Reply with one number only, the count of lines holding the string "members".

▬▬▬▬▬▬▬▬▬▬

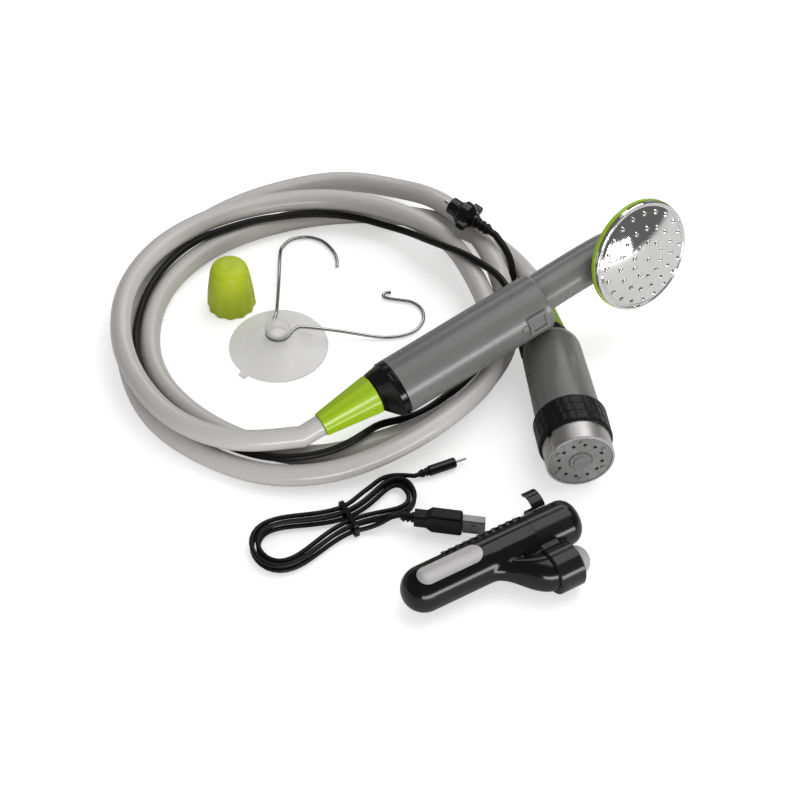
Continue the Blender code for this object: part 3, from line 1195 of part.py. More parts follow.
def make_connector():
    level = Vector((0.0, 0.0, 1.0)).cross(Vector(CONNECTOR_AIM))
    home = frame("connector_frame", kit_point(CONNECTOR_END), CONNECTOR_AIM, level)
    strain_relief("connector_strain_relief", home, GAP, RELIEF_LENGTH - GAP, RELIEF_RADIUS, RELIEF_WAIST, RELIEF_RIBS)
    low = RELIEF_LENGTH + GAP
    nose = CONNECTOR_NOSE_AT
    nose_end = nose + CONNECTOR_NOSE_LENGTH
    nut_low = CONNECTOR_NUT_START
    turned("connector_body", [
        (0.0, nose_end), (CONNECTOR_NOSE_RADIUS - 0.0005, nose_end), (CONNECTOR_NOSE_RADIUS, nose_end - 0.0005),
        (CONNECTOR_NOSE_RADIUS, nose), (CONNECTOR_CORE_RADIUS, nose), (CONNECTOR_CORE_RADIUS, low), (0.0, low),
    ], home, BLACK_PLASTIC, steps=SMALL_STEPS)
    disc("connector_pin", PIN_RADIUS, nose_end + GAP, nose_end + GAP + PIN_LENGTH, home, STEEL, steps=TINY_STEPS)
    hole = CONNECTOR_CORE_RADIUS + GAP
    nut_high = nut_low + CONNECTOR_NUT_LENGTH
    nut = turned("connector_nut", [
        (CONNECTOR_NUT_RADIUS - 0.0008, nut_high), (CONNECTOR_NUT_RADIUS, nut_high - 0.0008),
        (CONNECTOR_NUT_RADIUS, nut_low + 0.0035), (CONNECTOR_NUT_RADIUS - 0.0022, nut_low), (hole, nut_low),
        (hole, nut_high),
    ], home, BLACK_PLASTIC, steps=SMALL_STEPS)
    for side in (-1.0, 1.0):
        inner = CONNECTOR_CORE_RADIUS + 0.0016
        middle = side * (inner + CONNECTOR_WING_REACH) / 2.0
        wing = block(f"add_wing_{side:+.0f}", (CONNECTOR_WING_REACH - inner, CONNECTOR_WING_WIDTH,
                                               CONNECTOR_WING_LENGTH),
                     (middle, 0.0, nut_low + CONNECTOR_WING_LENGTH / 2.0), home, bevel=0.0008)
        unite(nut, wing)
    o_low = nut_high + GAP
    o_high = nose - GAP
    ring("connector_o_ring", hole + 0.0014, hole, o_low, o_high, home, BLACK_RUBBER, steps=SMALL_STEPS)
    return home


def hank_point(turns):
    """A point of the charging cable's hank after a number of turns from its waist, in its own frame."""
    angle = 2.0 * math.pi * (turns + 0.25)

    def base(a):
        right = 0.5 + 0.5 * math.cos(a)
        reach = HANK_LEFT_REACH + (HANK_RIGHT_REACH - HANK_LEFT_REACH) * right
        bulb = HANK_LEFT_BULB + (HANK_RIGHT_BULB - HANK_LEFT_BULB) * right
        along = reach * math.cos(a)
        across = math.sin(a) * (HANK_WAIST + bulb * math.cos(a) ** 2)
        return Vector((along, across, 0.0))

    here = base(angle)
    tangent = (base(angle + 0.001) - base(angle - 0.001)).normalized()
    outward = Vector((tangent.y, -tangent.x, 0.0))
    lane = abs(turns - HANK_TURNS / 2.0)
    point = here + outward * lane * HANK_STEP
    if point.x > 0.0:
        point.y += HANK_BEND * point.x ** 2
    middle = HANK_TURNS / 2.0
    climb = min(1.0, max(0.0, (turns - middle + HANK_CLIMB_FROM / 2.0) / HANK_CLIMB_FROM))
    climb = climb * climb * (3.0 - 2.0 * climb)
    point.z = HANK_LOW + HANK_STEP * (1.0 - climb)
    return point


def make_usb_cable():
    """One unbroken cable: from the round plug, through the hank's loops, to the flat plug."""
    home = frame("hank_frame", kit_point((*HANK_CENTRE, 0.0)), (0.0, 0.0, 1.0), heading(HANK_AZIMUTH))
    count = round(HANK_TURNS * HANK_POINTS_PER_LOOP)
    loops = [hank_point(HANK_TURNS * i / count) for i in range(count + 1)]
    usb = make_usb_plug()
    plug = make_dc_plug()
    bpy.context.view_layer.update()
    inward = home.matrix_world.inverted()
    dc_tail = plug_tail(inward, plug, DC_TAIL_ROUTE, loops[0])
    usb_tail = plug_tail(inward, usb, USB_TAIL_ROUTE, loops[-1])
    points = dc_tail[:-1] + loops + list(reversed(usb_tail))[1:]
    window = HANK_POINTS_PER_LOOP // 3
    least = min((a - b).length for i, a in enumerate(points) for b in points[i + window:])
    print("usb_cable least gap", round(least - 2.0 * USB_CABLE_RADIUS, 5))
    print("usb_cable length", round(sum((a - b).length for a, b in zip(points, points[1:])), 4))
    tube("usb_cable", points, USB_CABLE_RADIUS, home, BLACK_RUBBER, 1)
    make_tie(home)


def plug_tail(inward, plug, route, loop_end):
    """Points from a plug's sleeve, straight for one diameter, along the route to an end of the loops."""
    place = inward @ plug.matrix_world
    out = -place.to_3x3().col[2].normalized()
    sleeve = place.translation + GAP * out
    path, _ = smooth_path([sleeve + 2.0 * USB_CABLE_RADIUS * out, *[Vector(p) for p in route], loop_end],
                          USB_CABLE_STEP)
    return [sleeve] + path


DC_TAIL_ROUTE = (
    (0.0400, 0.0152, 0.0033), (0.0350, 0.0174, 0.0034), (0.0300, 0.0181, 0.0037), (0.0250, 0.0169, 0.0043),
    (0.0200, 0.0146, 0.0051), (0.0150, 0.0126, 0.0057), (0.0100, 0.0105, 0.0061), (0.0050, 0.0087, 0.0061),
)
USB_TAIL_ROUTE = (
    (0.0175, -0.0116, 0.0076), (0.0120, -0.0108, 0.0052), (0.0060, -0.0091, 0.0032),
)


def make_tie(home):
    """A thin strap round the waist of the hank."""
    half = HANK_WAIST + HANK_STEP * HANK_TURNS / 2.0 + USB_CABLE_RADIUS + 3.0 * GAP + TIE_RADIUS
    low = HANK_LOW - USB_CABLE_RADIUS - GAP - 2.0 * TIE_RADIUS
    high = HANK_LOW + HANK_STEP + USB_CABLE_RADIUS + GAP + 2.0 * TIE_RADIUS
    rows = []
    for x in (-TIE_WIDTH / 2.0, TIE_WIDTH / 2.0):
        rows.append([Vector((x, p.x, p.y + (low + high) / 2.0))
                     for p in rounded_rectangle(2.0 * (half + TIE_RADIUS), high - low, 0.0020, 0.0)])
    for x in (TIE_WIDTH / 2.0, -TIE_WIDTH / 2.0):
        rows.append([Vector((x, p.x, p.y + (low + high) / 2.0))
                     for p in rounded_rectangle(2.0 * (half - TIE_RADIUS), high - low - 4.0 * TIE_RADIUS, 0.0012, 0.0)])
    tie = loft("cable_tie", rows, home, BLACK_PLASTIC, closed=True)
    return tie


def make_usb_plug():
    roll = math.radians(USB_ROLL)
    height = (USB_BODY_WIDTH / 2.0 * math.cos(roll) + USB_BODY_THICKNESS / 2.0 * math.sin(roll)) + GAP
    axis = heading(USB_AZIMUTH)
    back = Vector((0.0, 0.0, 1.0)).cross(axis).normalized()
    broad = math.cos(roll) * Vector((0.0, 0.0, 1.0)) - math.sin(roll) * back
    home = frame("usb_frame", kit_point((*USB_START, height)), axis, broad)
    strain_relief("usb_strain_relief", home, 0.0, USB_RELIEF_LENGTH, USB_RELIEF_RADIUS, USB_RELIEF_WAIST,
                  USB_RELIEF_RIBS)
    low = USB_RELIEF_LENGTH + GAP
    tail = low + USB_TAIL_LENGTH
    high = low + USB_BODY_LENGTH
    rows = (
        (low, USB_TAIL_WIDTH, USB_TAIL_THICKNESS), (tail, USB_TAIL_WIDTH, USB_TAIL_THICKNESS),
        (tail + 0.003, USB_BODY_WIDTH, USB_BODY_THICKNESS), (high - 0.0008, USB_BODY_WIDTH, USB_BODY_THICKNESS),
        (high, USB_BODY_WIDTH - 0.0014, USB_BODY_THICKNESS - 0.0014),
    )
    loft("usb_plug_body", [rounded_rectangle(width, depth, USB_BODY_CORNER, z) for z, width, depth in rows],
         home, BLACK_RUBBER)
    shell_low = high + GAP
    shell_high = shell_low + USB_SHELL_LENGTH
    wall = USB_SHELL_WALL
    open_width = USB_SHELL_WIDTH - 2.0 * wall
    open_depth = USB_SHELL_THICKNESS - 2.0 * wall
    loft("usb_plug_shell", [
        rounded_rectangle(USB_SHELL_WIDTH, USB_SHELL_THICKNESS, 0.0006, shell_low),
        rounded_rectangle(USB_SHELL_WIDTH, USB_SHELL_THICKNESS, 0.0006, shell_high),
        rounded_rectangle(open_width, open_depth, 0.0003, shell_high),
        rounded_rectangle(open_width, open_depth, 0.0003, shell_low),
    ], home, STEEL, closed=True)
    tongue_depth = USB_TONGUE_THICKNESS
    block("usb_plug_tongue", (open_width - 2.0 * GAP, tongue_depth, USB_SHELL_LENGTH - 0.0012),
          (0.0, open_depth / 2.0 - GAP - tongue_depth / 2.0, shell_low + (USB_SHELL_LENGTH - 0.0012) / 2.0),
          home, WHITE_PLASTIC)
    return home


def make_dc_plug():
    home = frame("dc_plug_frame", kit_point((*DC_START, DC_HEIGHT)), heading(DC_AZIMUTH), (0.0, 0.0, 1.0))
    strain_relief("dc_strain_relief", home, 0.0, DC_RELIEF_LENGTH, DC_RELIEF_RADIUS, DC_RELIEF_RADIUS - 0.0005, 2)
    low = DC_RELIEF_LENGTH + GAP
    high = low + DC_BODY_LENGTH
    turned("dc_plug_body", [
        (0.0, high), (DC_BODY_RADIUS - 0.0004, high), (DC_BODY_RADIUS, high - 0.0004), (DC_BODY_RADIUS, low + 0.0004),
        (DC_BODY_RADIUS - 0.0004, low), (0.0, low),
    ], home, BLACK_PLASTIC, steps=TINY_STEPS)
    disc("dc_plug_pin", DC_PIN_RADIUS, high + GAP, high + GAP + DC_PIN_LENGTH, home, STEEL, steps=8)
    return home


def make_cords(inlet, pump, connector):
    """The water hose and the pump's power cord along their laid-out routes."""
    bpy.context.view_layer.update()
    nut_far = -COLLAR_LENGTH - GAP - NUT_LENGTH
    start = inlet.matrix_world @ Vector((0.0, 0.0, nut_far - GAP))
    start_out = -inlet.matrix_world.to_3x3().col[2].normalized()
    cap_top = HOUSING_LENGTH + GAP + TOP_CAP_LENGTH
    end = pump.matrix_world @ Vector((0.0, 0.0, cap_top + 2.0 * GAP + NUT_LENGTH))
    end_out = pump.matrix_world.to_3x3().col[2].normalized()
    cord("shower_hose", start, start_out, [kit_point(p) for p in HOSE_ROUTE], end_out, end, HOSE_RADIUS,
         HOSE_STEP, 2)
    gland = pump.matrix_world @ Vector((-GLAND_OFFSET, 0.0, GLAND_TIP_AT + GAP))
    relief = connector.matrix_world.translation
    relief_out = -connector.matrix_world.to_3x3().col[2].normalized()
    cord("power_cord", gland, end_out, [kit_point(p) for p in CORD_ROUTE], relief_out, relief, CORD_RADIUS,
         CORD_STEP, 2)


CORD_FINISH = {"shower_hose": HOSE_GREY, "power_cord": BLACK_RUBBER}

clear_scene()
PARTS = collection("portable_shower")
CUTTERS = collection("cutters")
handset_frame, handset_inlet = make_handset()
pump_frame = make_pump()
make_pack()
make_hanger()
make_spare_cap()
connector_frame = make_connector()
bpy.context.view_layer.update()
make_usb_cable()
make_cords(handset_inlet, pump_frame, connector_frame)
bpy.context.view_layer.update()
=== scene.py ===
"""Portable camping shower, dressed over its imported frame: finer pieces, materials, light and camera."""

import json
import math

import bmesh
import bpy
from mathutils import Matrix, Vector

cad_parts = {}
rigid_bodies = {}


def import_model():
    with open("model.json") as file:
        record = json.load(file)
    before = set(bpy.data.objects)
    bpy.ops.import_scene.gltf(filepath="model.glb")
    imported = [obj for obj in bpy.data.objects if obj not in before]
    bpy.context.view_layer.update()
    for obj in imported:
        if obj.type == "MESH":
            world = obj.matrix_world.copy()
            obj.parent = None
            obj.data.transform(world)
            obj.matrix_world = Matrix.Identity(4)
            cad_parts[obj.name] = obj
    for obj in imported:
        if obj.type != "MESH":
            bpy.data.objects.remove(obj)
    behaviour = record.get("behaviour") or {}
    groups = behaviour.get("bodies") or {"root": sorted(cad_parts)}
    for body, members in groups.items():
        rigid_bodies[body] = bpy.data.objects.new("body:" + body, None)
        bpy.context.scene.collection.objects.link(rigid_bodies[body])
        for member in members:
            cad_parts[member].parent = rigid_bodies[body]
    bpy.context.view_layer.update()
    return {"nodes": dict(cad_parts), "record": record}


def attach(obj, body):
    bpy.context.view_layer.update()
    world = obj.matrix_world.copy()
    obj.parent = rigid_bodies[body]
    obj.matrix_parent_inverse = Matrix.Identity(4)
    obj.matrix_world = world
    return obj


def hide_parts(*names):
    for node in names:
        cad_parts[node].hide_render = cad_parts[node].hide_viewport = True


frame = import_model()

# Shared clearances, mesh fineness, edges and the camera; lengths in metres, angles in degrees
GAP = 0.0003
ROUND_STEPS = 96
SMALL_STEPS = 60
TINY_STEPS = 40
FLUTE_POINTS = 12
SOFT_EDGE = 0.00018
SOFT_EDGE_FROM = 40.0
SHARP_FROM = 50.0
KIT_CENTRE_X = 0.02417
KIT_CENTRE_Y = -0.01161
CAMERA_RISE = 48.0
CAMERA_DISTANCE = 1.25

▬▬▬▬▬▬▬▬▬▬

* [Right answer]: 2